Local development authorities of respective administrative divisions of Pakistan have failed for the last few decades to increase the supply of adequate housing.
The supply side of housing infrastructure is currently being dominated by the private and semi-autonomous concerns. The bulk of projects being undertaken by these non-governmental bodies are in the respective administrative capitals and a handful of industrial cities of Pakistan. The clientele for whom this housing supply is tailored are individuals belonging to the middle and upper-middle class.
Unfortunately, adequate housing is fast becoming a dream for a large proportion of the educated middle-class – the hard-working engineers, doctors, sociologists, philosophers, writers etc. We, as a country, are de-incentivising education, hard work, creativity, manufacturing, honesty, and instead, encouraging opaque markets, speculation, imports, hoarding, tax evasion and pursuit of unequal opportunities.
Since 2019, residential and commercial plots of land in upscale localities of urban centers have witnessed more than 100 percent increase in prices. Before exponentially rising in 2020, the prices remained stagnant between 2016 and 2019. In 2016, the per capita household income in Pakistan was USD 650.644 and it decreased to USD 508.977 in 2019. Between 2016 and 2018 when real estate prices were stagnant, the GDP grew at an average of 5 percent per annum. However between 2019 and first quarter of 2022 when real estate markets sky rocketed, GDP only grew by mere 1.83 percent on average. Neither rising incomes nor an increasing in the size of the economic pie explain the exponential rise in real estate prices.
When real estate prices began to shoot upwards in 2019, PKR to USD exchange rate was 174 to 1 and by the time the market reached peak prices by May 2022, the exchange rate hovered around 1 USD to 210 PKR approximately. The price of land increased at a greater rate than the rate of devaluation of the rupee. The prices of real estate since May 2022 have declined when denominated in rupee even though the dollar reached the 245 mark. The exchange rate volatility also does not explain the price hike of the last three years.
The money in circulation in Pakistan increased from approximately 4.5 trillion between 2018 to approximately 10 trillion by March – April 2022; when real estate prices peaked and since then, the money in circulation has decreased and so have real estate prices. In Pakistan, the money supply and real estate prices have been found to be directly proportionate over the last three years.

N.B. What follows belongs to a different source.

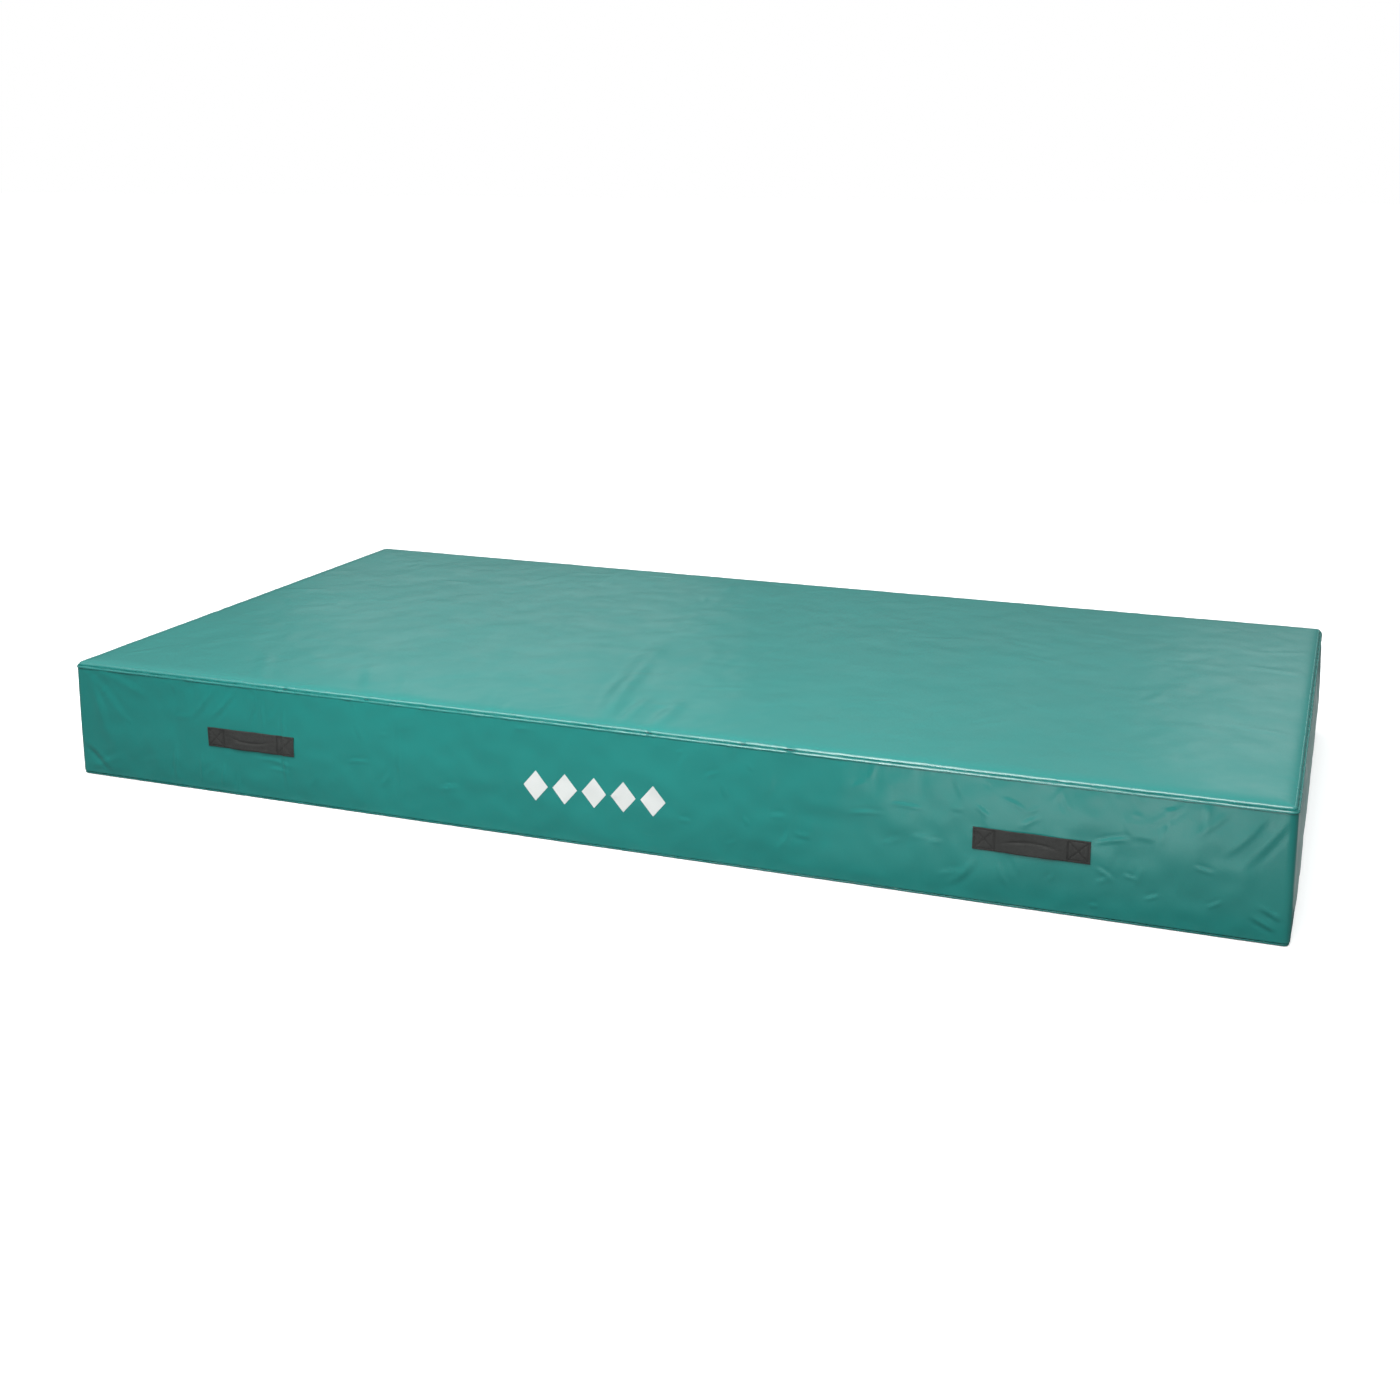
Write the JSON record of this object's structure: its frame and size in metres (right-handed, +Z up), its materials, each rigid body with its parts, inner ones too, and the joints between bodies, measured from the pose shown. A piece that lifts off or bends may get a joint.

The increase in liquidity during a period of worsening balance of trade statistics, almost stagnant manufacturing output, a GDP increase of approximately 1.9 percent, stagnant purchasing power and increasing real estate prices, point to the fact that only a specific socio-economic demographic benefited from the real estate boom; at the cost of many others. There was no trickle-down effect, instead the money flowed from the bottom to the top.
Pakistan does not have a history of progressive property taxation and has minimal inheritance tax; facilitating an inherited plutocracy and hoarding property beyond one’s adequate needs; without any additional cost.
As a result, a minority controls a major chunk of real estate assets. The democratic principle of safeguarding the interests of minority against those of the majority does not come to the aid of the landless majority as property being a basic right cannot be snatched from the person who owns it.
However, the mode of acquisition of property and laws governing incremental increases in ownership of property should be drafted in a manner that enables land ownership to become a medium that increases equality instead of inequality.
With a rising population of which youth demographic comprises a large ratio, demand for adequate housing will increase significantly in the next two decades.
In a macroeconomic environment where public investment for upliftment of our youth is negligible, access to economic opportunities for acquisition of property and maintenance, let alone improvement of living standards compared to those of one’s parents is becoming increasingly difficult. Compound this variable with the fact that this structurally disadvantaged youth bulge has to compete with each other to negotiate real estate prices with a landed minority.
This dynamic puts the landed minority in a sweet spot from where it can command all of the consumer surplus of those who have no option but to empty their coffers to buy ever-shrinking sizes of land. Apart from those lucky few who acquire land after paying exorbitant prices, a large proportion is still left behind, who have no other alternative than that of paying increasing residential rents while their incomes remain stagnant and their purchasing power shrinks. The land and capital assets of the majority is shrinking, however, the rents they pay keep increasing; moving money from the bottom of the ladder to the top.
Land is a limited commodity and we cannot go on increasing housing infrastructure because we need to also ensure food security for our majority in these times of depleting forex reserves and increasing agricultural imports. Our country’s macro-socio environment is such that we assume land to be a factor of political capital and class privilege instead of it being an efficient factor of production.
The real estate dynamic in Pakistan is a classic case of demand and supply with suppliers of land enjoying market power. The supply increases at a lesser rate than increase in demand. Most of the increase in supply is hoarded by opportunistic groups of people in the pre-launch and development phases and then this hoarded inventory is offered for sale to the masses at inflated prices.
In his book titled ‘People, Power and Profits’, Joseph Stiglitz argues that economic opportunities should be distributed evenly within a society and should not be skewed according to the neighbourhoods and clubs one is part of.
The government also grants tax amnesties on sale and purchase of land and most of this money circulates in the economy unreported. This amnesty and under-reporting put inflationary pressure on the system but does not generate tax funds for provision of public goods.
The real estate and construction amnesty created an island of economic activity but did not create long-term sustainable jobs nor did it have long term beneficial spillovers in the rest of the economy.
Unequal access to opportunities and land is increasing the gap between the haves and have-nots, pricing out educated, hardworking beneficiaries by those who hoard land using money which is not documented in the system; for tax evasion purposes and money which was poured exclusively in the pockets of institutional investors through bond buy-backs.
The economic gap translates into a political gap and this political gap is then used to build in systematic safeguards to increase economic opportunities for oneself; cementing the elite further fuelling feudal practices.